• [Written request] Quote every line as given.

• [Collected material]
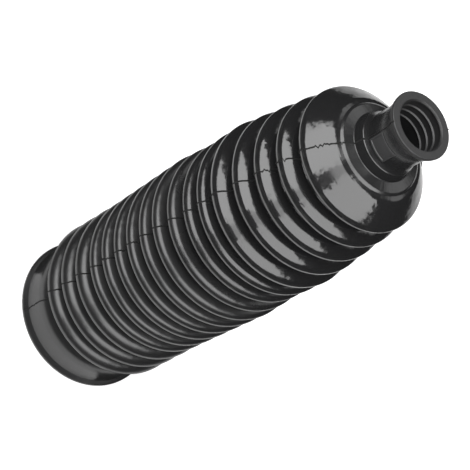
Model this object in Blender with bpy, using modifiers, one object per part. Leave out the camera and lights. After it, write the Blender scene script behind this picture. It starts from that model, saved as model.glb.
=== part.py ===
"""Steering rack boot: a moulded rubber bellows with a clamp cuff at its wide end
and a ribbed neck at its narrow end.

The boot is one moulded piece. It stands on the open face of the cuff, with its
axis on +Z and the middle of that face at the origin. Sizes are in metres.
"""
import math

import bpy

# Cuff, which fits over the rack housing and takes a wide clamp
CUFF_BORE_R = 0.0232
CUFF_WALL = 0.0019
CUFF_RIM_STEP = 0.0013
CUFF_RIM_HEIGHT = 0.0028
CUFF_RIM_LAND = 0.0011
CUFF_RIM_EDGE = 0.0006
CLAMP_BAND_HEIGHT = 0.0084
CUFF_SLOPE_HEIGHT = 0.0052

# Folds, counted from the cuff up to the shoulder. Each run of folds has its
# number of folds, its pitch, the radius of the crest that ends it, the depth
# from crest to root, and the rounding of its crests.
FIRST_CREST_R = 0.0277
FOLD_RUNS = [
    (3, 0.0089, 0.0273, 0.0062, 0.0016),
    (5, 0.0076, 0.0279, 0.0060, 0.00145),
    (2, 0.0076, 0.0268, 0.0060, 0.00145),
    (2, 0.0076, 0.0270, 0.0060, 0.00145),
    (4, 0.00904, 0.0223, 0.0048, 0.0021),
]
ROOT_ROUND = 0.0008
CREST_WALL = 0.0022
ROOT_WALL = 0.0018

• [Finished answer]
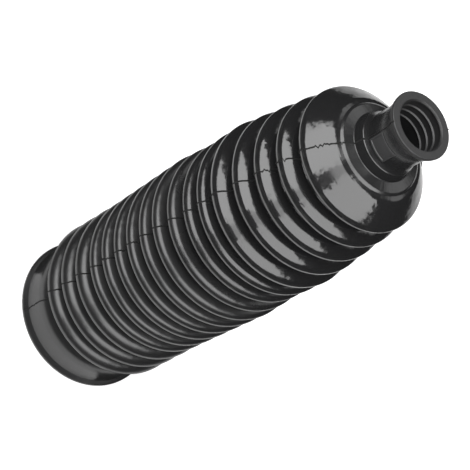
Model this object in Blender with bpy, using modifiers, one object per part. Leave out the camera and lights. After it, write the Blender scene script behind this picture. It starts from that model, saved as model.glb.
=== part.py ===
"""Steering rack boot: a moulded rubber bellows with a clamp cuff at its wide end
and a ribbed neck at its narrow end.

The boot is one moulded piece. It stands on the open face of the cuff, with its
axis on +Z and the middle of that face at the origin. Sizes are in metres.
"""
import math

import bpy

# Cuff, which fits over the rack housing and takes a wide clamp
CUFF_BORE_R = 0.0232
CUFF_WALL = 0.0019
CUFF_RIM_STEP = 0.0013
CUFF_RIM_HEIGHT = 0.0028
CUFF_RIM_LAND = 0.0011
CUFF_RIM_EDGE = 0.0006
CLAMP_BAND_HEIGHT = 0.0084
CUFF_SLOPE_HEIGHT = 0.0052

# Folds, counted from the cuff up to the shoulder. Each run of folds has its
# number of folds, its pitch, the radius of the crest that ends it, the depth
# from crest to root, and the rounding of its crests.
FIRST_CREST_R = 0.0277
FOLD_RUNS = [
    (3, 0.0089, 0.0273, 0.0062, 0.0016),
    (5, 0.0076, 0.0279, 0.0060, 0.00145),
    (2, 0.0076, 0.0268, 0.0060, 0.00145),
    (2, 0.0076, 0.0270, 0.0060, 0.00145),
    (4, 0.00904, 0.0223, 0.0048, 0.0021),
]
ROOT_ROUND = 0.0008
CREST_WALL = 0.0022
ROOT_WALL = 0.0018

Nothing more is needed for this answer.